From media buying, Figma, and design thinking to recently completing a Python course at NTU CSIE, this has helped me break requirements into executable tasks — and let teams align faster and commit resources sooner.

02|Positioning

I work across product marketing, content strategy, and brand narrative, helping complex technology products translate technical capabilities into clear customer value.

I start by clarifying the purpose: who needs to understand this, who will use it, who will take it over? If an adjustment doesn't help with judgment, operation, or handoff, I generally don't treat it as a real solution.

When a process, message, or tool has room to improve, I start by figuring out where it's stuck: Is the customer not convinced? Is information not reaching the right person? Is the process too dependent on someone remembering? Or does the tool not fit how the work actually happens?

That lets me move between marketing insight and operational systems.

If the problem is that the message isn't landing, I pull signals from sales conversations, user reactions, and product specifics — and turn them into creative strategy, brand narrative, or pitch language.

If the problem is a workflow that keeps breaking down, I break it into roles, rules, fields, and tools — and rebuild it into something executable, trackable, and transferable.

03|How I work

I define good work as shippable: building something that can be adopted, tracked, and handed off under real constraints.

1
Clarify the problem first
I start by confirming what this actually needs to achieve, then map the roles, process, and data involved. A lot of the time, what looks like a content, tool, or workflow problem is really a misaligned goal.
2
Build a testable v1
I'd rather get something running in real context than finish every detail on paper first. A working prototype surfaces problems that documents don't.
3
Converge with feedback
I refine based on metrics, real usage, and frontline feedback — documenting the rules and decisions so the result stays maintainable and handoff-ready.

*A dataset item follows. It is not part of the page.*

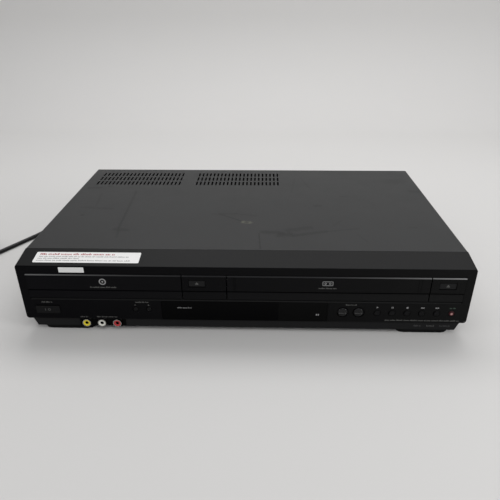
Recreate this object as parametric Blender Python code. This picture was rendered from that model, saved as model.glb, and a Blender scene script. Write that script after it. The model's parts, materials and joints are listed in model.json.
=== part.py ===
"""A disc player and tape recorder in one case, with its tray, tape holder, buttons and mains lead.

Metres, +Z up, +X to the right seen from the front, +Y to the back. The origin lies on the
surface that the feet stand on, below the middle of the case and what stands out of it.
"""
import math

import bmesh
import bpy
from mathutils import Matrix, Vector

for old in list(bpy.data.objects):
    bpy.data.objects.remove(old, do_unlink=True)

# Clearances and overlaps that every piece shares
FIT = 0.0003
PLAY = 0.0005
OVERRUN = 0.001
LAP = 0.0004
FINE_SIDES = 28
ROUND_SIDES = 16
SMALL_SIDES = 8
BUTTON_SIDES = 12
JACK_SIDES = 12
CORNER_STEPS = 3

# What goes in: the disc and the tape cassette
DISC_RADIUS = 0.06
DISC_MARGIN = 0.001
CASSETTE_WIDTH = 0.187
CASSETTE_THICK = 0.025

# The row of doors, from left to right, which sets the width of the case
SIDE_BORDER = 0.0083
END_GAP = 0.0004
DOOR_GAP = 0.001
TRAY_RIM = 0.0035
TRAY_DOOR_MARGIN = 0.00915
DISC_PANEL_WIDTH = 0.0414
FLAP_MARGIN = 0.0013
TAPE_PANEL_WIDTH = 0.0313
TRAY_WIDTH = 2 * (DISC_RADIUS + DISC_MARGIN + TRAY_RIM)
TRAY_DOOR_WIDTH = TRAY_WIDTH + 2 * TRAY_DOOR_MARGIN
FLAP_WIDTH = CASSETTE_WIDTH + 2 * FLAP_MARGIN
BODY_WIDTH = (
    2 * SIDE_BORDER
    + 2 * END_GAP
    + TRAY_DOOR_WIDTH
    + DISC_PANEL_WIDTH
    + FLAP_WIDTH
    + TAPE_PANEL_WIDTH
    + 3 * DOOR_GAP
)

# Depths from the front face to the back, which set the depth of the case
FRONT_BAY = 0.014
LOADER_DEPTH = 0.184
REAR_BAY = 0.068
DOOR_PROUD = 0.0012
JACK_REACH = 0.009
BODY_DEPTH = FRONT_BAY + LOADER_DEPTH + REAR_BAY
CREASE_DEPTH = 0.0268

# Heights, stacked from the surface up
FOOT_HEIGHT = 0.0052
STRIP_GAP = 0.0005
STRIP_HEIGHT = 0.009
LOWER_FRONT_HEIGHT = 0.0235
UNDER_DOOR_GAP = 0.0018
FLAP_HEIGHT_MARGIN = 0.0006
DOOR_HEIGHT = CASSETTE_THICK + FLAP_HEIGHT_MARGIN
OVER_DOOR_GAP = 0.0004
BROW_HEIGHT = 0.008
COVER_RISE = 0.005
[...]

AI is my accelerator. It lets me prototype tools and workflows without writing everything from scratch. But the real value is still in the decisions: what to build, why it matters, what trade-offs to make. AI speeds up execution — but what's worth building still requires a person to judge.

04|Now

Learning podcasting — I want to document and share real management experiences from mid-level managers in SMBs.

The topic is closer to my work than it might seem: a lot of management problems aren't really about individual capability — they come from misaligned expectations, unclear roles, broken processes, and information gaps. I want to turn those rarely-articulated middle-management experiences into content that's easier to talk about.

This site will keep evolving with notes, case studies, and systems thinking.